**Stored data:**
========================================================================
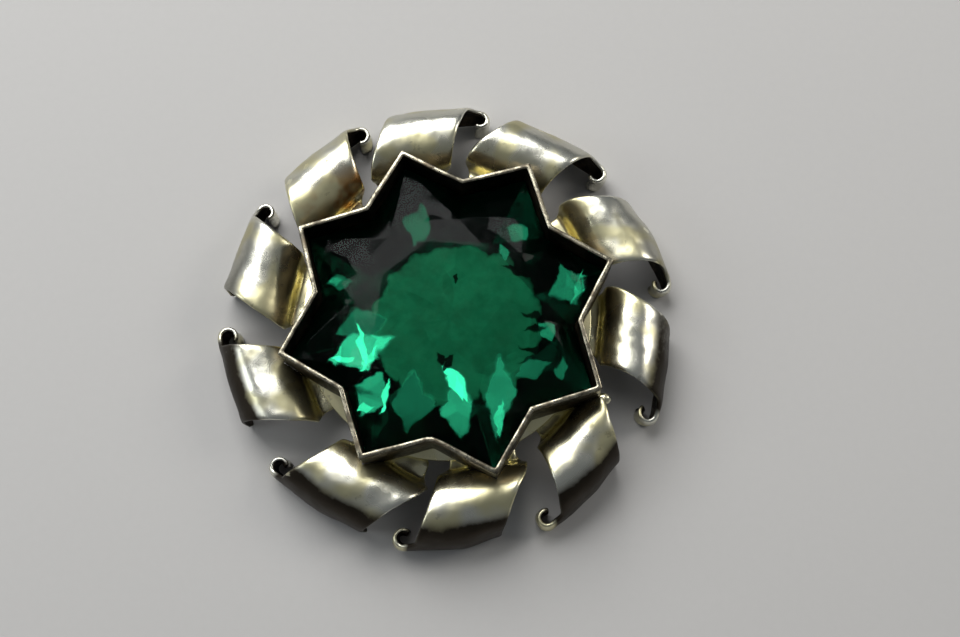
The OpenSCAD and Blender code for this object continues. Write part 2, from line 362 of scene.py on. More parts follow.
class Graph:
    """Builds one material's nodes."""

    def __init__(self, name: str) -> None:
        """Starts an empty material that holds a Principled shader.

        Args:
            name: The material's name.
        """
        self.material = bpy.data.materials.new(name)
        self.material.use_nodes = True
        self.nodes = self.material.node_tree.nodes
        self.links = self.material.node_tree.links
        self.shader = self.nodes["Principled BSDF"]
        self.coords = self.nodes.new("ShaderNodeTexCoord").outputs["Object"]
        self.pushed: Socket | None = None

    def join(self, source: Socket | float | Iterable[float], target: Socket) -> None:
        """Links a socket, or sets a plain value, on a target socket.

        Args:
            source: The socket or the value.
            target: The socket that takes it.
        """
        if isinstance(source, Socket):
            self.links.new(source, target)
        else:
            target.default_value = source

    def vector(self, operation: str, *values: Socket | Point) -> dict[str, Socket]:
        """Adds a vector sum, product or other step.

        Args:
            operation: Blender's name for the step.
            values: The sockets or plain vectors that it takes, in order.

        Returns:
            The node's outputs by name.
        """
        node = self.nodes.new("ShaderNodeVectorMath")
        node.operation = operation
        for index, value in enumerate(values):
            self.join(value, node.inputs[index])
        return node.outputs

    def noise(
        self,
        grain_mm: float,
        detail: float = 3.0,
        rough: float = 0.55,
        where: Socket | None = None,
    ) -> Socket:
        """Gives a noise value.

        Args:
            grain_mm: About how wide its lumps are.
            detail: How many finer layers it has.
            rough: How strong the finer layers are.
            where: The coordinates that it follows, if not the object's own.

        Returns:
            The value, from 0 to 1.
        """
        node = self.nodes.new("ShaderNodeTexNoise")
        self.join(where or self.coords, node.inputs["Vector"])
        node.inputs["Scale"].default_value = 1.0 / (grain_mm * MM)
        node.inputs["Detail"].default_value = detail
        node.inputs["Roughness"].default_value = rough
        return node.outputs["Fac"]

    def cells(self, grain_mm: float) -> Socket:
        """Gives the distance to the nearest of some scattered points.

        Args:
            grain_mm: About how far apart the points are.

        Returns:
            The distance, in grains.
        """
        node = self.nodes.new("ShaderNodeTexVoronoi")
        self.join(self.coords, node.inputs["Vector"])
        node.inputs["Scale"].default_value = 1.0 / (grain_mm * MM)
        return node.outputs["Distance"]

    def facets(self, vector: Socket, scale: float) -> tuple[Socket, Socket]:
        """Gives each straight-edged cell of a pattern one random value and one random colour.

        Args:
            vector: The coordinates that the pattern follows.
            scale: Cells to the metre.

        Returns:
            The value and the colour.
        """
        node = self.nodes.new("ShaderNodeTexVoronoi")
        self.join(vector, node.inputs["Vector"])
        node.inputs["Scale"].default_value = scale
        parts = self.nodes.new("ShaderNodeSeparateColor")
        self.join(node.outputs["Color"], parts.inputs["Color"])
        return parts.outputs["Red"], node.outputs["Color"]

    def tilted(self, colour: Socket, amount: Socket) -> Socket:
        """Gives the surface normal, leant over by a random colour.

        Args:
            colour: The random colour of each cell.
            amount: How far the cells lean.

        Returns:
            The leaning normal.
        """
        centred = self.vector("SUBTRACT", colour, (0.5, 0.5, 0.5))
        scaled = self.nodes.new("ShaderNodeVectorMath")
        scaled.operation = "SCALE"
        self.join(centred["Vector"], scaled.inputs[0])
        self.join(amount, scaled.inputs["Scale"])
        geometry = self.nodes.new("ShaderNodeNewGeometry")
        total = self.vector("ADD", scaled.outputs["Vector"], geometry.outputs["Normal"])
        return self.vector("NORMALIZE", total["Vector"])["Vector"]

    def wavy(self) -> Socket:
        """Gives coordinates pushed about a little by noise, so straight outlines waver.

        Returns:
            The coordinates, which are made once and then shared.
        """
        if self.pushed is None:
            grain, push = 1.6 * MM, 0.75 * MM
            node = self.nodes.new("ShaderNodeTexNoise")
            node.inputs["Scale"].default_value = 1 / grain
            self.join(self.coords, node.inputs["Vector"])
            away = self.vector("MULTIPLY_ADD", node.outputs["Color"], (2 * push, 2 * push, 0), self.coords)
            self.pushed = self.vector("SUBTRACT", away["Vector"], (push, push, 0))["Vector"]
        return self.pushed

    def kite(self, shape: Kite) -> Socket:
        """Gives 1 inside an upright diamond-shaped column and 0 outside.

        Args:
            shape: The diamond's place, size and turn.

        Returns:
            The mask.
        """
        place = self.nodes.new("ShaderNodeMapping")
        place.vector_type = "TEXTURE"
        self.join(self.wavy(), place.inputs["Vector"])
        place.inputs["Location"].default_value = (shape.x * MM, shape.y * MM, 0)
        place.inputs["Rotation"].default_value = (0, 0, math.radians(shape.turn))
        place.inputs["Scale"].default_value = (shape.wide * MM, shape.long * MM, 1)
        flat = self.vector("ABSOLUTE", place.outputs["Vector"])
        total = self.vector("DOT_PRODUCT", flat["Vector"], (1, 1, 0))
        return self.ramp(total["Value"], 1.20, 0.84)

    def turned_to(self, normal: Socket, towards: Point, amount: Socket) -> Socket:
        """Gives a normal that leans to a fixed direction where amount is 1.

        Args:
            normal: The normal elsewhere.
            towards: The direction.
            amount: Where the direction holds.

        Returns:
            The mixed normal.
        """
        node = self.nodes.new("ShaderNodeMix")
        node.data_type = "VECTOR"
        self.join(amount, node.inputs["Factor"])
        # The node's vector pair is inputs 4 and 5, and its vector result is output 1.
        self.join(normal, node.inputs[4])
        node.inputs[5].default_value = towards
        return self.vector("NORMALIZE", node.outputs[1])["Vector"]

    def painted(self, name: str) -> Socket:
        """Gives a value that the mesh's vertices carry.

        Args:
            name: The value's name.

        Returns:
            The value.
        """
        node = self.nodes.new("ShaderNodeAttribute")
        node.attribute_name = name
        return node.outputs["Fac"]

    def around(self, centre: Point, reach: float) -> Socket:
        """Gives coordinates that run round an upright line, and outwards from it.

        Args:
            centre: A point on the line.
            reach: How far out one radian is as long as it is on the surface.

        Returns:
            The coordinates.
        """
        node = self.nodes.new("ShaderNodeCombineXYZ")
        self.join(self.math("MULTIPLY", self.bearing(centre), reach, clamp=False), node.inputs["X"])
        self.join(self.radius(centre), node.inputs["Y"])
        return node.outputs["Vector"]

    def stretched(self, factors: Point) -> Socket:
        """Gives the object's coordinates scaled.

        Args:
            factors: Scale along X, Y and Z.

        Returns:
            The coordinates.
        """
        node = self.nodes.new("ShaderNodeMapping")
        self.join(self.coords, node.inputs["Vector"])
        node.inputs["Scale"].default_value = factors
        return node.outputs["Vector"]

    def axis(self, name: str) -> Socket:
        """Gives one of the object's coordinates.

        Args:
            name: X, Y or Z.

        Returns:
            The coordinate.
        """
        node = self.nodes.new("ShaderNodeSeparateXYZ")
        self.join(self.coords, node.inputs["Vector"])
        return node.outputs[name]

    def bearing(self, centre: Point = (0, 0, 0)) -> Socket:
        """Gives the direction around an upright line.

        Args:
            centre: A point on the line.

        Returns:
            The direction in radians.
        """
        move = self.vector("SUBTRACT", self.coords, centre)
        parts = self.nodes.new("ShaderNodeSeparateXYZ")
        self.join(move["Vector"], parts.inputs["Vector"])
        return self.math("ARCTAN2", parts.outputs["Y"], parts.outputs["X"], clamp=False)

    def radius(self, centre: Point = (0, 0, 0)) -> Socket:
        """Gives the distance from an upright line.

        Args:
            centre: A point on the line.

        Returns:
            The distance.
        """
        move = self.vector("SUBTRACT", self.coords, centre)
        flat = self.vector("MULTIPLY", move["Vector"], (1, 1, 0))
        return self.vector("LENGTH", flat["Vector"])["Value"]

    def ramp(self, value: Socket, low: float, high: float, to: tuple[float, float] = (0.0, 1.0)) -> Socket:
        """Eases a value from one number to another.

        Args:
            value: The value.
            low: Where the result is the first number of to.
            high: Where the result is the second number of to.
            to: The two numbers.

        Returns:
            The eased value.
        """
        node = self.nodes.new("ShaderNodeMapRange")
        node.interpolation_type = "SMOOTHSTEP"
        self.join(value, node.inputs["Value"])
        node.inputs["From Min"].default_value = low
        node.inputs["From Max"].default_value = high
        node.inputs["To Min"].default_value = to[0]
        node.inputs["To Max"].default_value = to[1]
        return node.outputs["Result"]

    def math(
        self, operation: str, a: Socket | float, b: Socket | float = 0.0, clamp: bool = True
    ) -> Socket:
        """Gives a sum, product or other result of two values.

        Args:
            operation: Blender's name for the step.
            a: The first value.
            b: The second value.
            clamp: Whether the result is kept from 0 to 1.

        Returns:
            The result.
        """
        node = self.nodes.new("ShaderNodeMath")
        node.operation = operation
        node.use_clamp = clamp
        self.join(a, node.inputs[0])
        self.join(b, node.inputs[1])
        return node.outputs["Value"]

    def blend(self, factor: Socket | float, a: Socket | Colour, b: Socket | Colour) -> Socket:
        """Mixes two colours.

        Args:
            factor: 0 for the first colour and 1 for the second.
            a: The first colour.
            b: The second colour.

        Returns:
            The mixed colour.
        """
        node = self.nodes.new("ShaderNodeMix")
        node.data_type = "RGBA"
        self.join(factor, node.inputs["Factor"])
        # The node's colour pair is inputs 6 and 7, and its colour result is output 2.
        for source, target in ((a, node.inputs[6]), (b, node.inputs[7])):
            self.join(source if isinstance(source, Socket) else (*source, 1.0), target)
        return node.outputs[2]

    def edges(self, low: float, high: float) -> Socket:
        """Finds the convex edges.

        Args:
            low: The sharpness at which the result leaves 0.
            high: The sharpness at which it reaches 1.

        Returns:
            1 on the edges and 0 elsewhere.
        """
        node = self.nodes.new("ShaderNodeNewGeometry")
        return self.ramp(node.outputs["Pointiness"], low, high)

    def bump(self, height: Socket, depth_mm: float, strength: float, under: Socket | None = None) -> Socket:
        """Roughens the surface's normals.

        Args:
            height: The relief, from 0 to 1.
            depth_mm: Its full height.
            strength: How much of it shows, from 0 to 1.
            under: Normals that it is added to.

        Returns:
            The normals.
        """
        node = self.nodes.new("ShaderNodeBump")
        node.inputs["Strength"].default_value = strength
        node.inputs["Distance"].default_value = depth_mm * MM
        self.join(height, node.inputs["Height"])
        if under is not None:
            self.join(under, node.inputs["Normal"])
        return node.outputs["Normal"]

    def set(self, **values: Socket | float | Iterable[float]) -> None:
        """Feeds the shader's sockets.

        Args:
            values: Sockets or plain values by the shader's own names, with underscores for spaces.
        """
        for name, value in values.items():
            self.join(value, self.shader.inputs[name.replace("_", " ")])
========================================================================
**Written task:** Restate word for word only the lines running from the beginning of the data to the line holding "values: The sockets", both included.

**The result:**
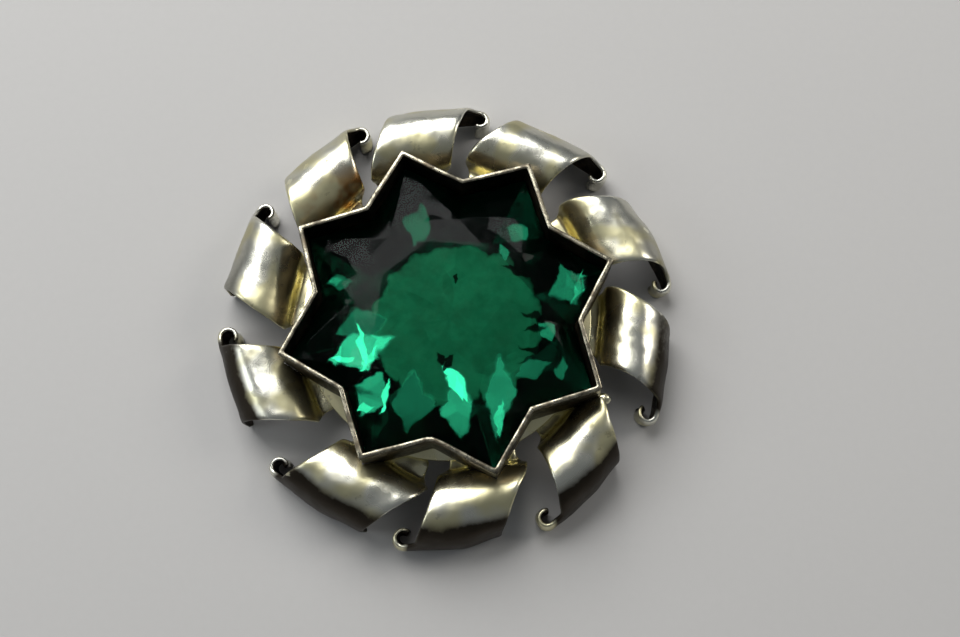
The OpenSCAD and Blender code for this object continues. Write part 2, from line 362 of scene.py on. More parts follow.
class Graph:
    """Builds one material's nodes."""

    def __init__(self, name: str) -> None:
        """Starts an empty material that holds a Principled shader.

        Args:
            name: The material's name.
        """
        self.material = bpy.data.materials.new(name)
        self.material.use_nodes = True
        self.nodes = self.material.node_tree.nodes
        self.links = self.material.node_tree.links
        self.shader = self.nodes["Principled BSDF"]
        self.coords = self.nodes.new("ShaderNodeTexCoord").outputs["Object"]
        self.pushed: Socket | None = None

    def join(self, source: Socket | float | Iterable[float], target: Socket) -> None:
        """Links a socket, or sets a plain value, on a target socket.

        Args:
            source: The socket or the value.
            target: The socket that takes it.
        """
        if isinstance(source, Socket):
            self.links.new(source, target)
        else:
            target.default_value = source

    def vector(self, operation: str, *values: Socket | Point) -> dict[str, Socket]:
        """Adds a vector sum, product or other step.

        Args:
            operation: Blender's name for the step.
            values: The sockets or plain vectors that it takes, in order.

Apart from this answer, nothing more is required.